There are many reasons why a woman is unable to identify the father of her child, and fear of violence is a frequent one. However, under the current policy, it is up to the discretion of Work and Income Case Managers to assess the risk of domestic violence, and this is not something they are trained in, or have the competence to do. All women should be given the benefit of the doubt regarding their fear of violence. If they feel they cannot name the father, this should be respected. Having to relive these experiences and justify their very real fear of violence in front of a Case Manager, who often contests the lawyer’s letter, further disempowers and victimises these women.
There are many other reasons that a woman may be unable to identify the father of her child/ren, for example, cultural stigma, shame, the fear of social exclusion, or non-reported rape.
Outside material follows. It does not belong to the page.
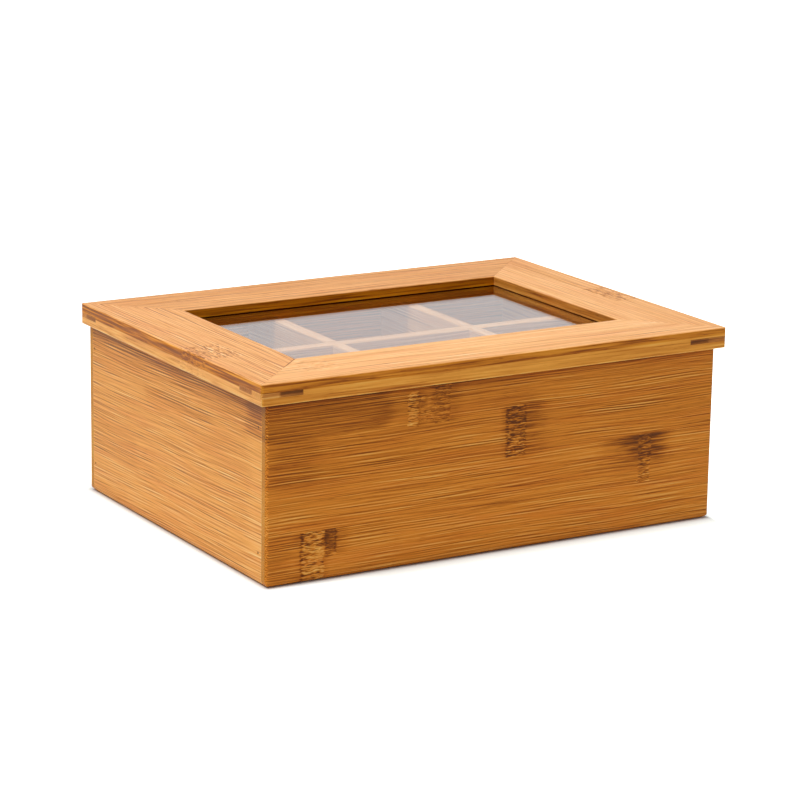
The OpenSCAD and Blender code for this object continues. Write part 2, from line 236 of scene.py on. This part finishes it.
# A corner key: the outer corner of the lid, how far from it the key is paler, by how much, and how much paler
# it gets for each millimetre from the side towards the front or back: painted light and shade between its
# faces.
Key = namedtuple("Key", "x y pale_to paler side")

# Painted shade on the rim of a wall under the lid, where its overhang shades it: how far down it reaches, and
# how dark it is at the top.
Eaves = namedtuple("Eaves", "reach darker")


class Board(Finish):
    """Flat-pressed bamboo for one board, its grain along one axis and its strips side by side on another."""

    def __init__(self, node, grain, across, coarse, seed):
        super().__init__("bamboo_" + node)
        self.coarse, self.seed = coarse, seed
        self.place = self.millimetres()
        self.low, self.high = ([c / MM for c in limit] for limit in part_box(node))
        thick = 3 - grain - across
        self.along, self.over, self.deep = (self.place[axis] for axis in (grain, across, thick))
        self.underside, self.top = self.low[thick], self.high[thick]
        from_end = self.math("MINIMUM", self.less(self.along, self.low[grain]),
                             self.less(self.high[grain], self.along))
        self.crisp = self.spread(from_end, *CUT_END)
        self.cut = self.spread(self.crisp, CUT_END[2], CUT_END[3], 1.0, 0.0)
        self.ragged = self.patches(RAGGED, 2.0)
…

Requiring women to explain, justify and validate the circumstance around the conception of her child and the reasons for her non-adherence to this policy, impinges on her privacy and autonomy, and is insensitive to the complexities surrounding such situations.

Recommendations
Unite Waitemata calls for the removal of Sections 176, 177 and 178 from the new Social Security Act under the Social Security Legislation Rewrite Bill. The sanction is moralistic, value-based and inherently sexist, and puts into further hardship some of our most vulnerable families.







2 comments:

algalverge said...

Good on you. Everything you've succinlty stated is blindingly obvious to any person with an ounce of compassion or humanity.

President said...

Thank you algalverge. I wish to acknowledge Catriona MacLennan and Auckland Action Against Poverty as the main sources of material for this submission. We are really just spreading their words in the submission, as we were too short of time to write our own submission.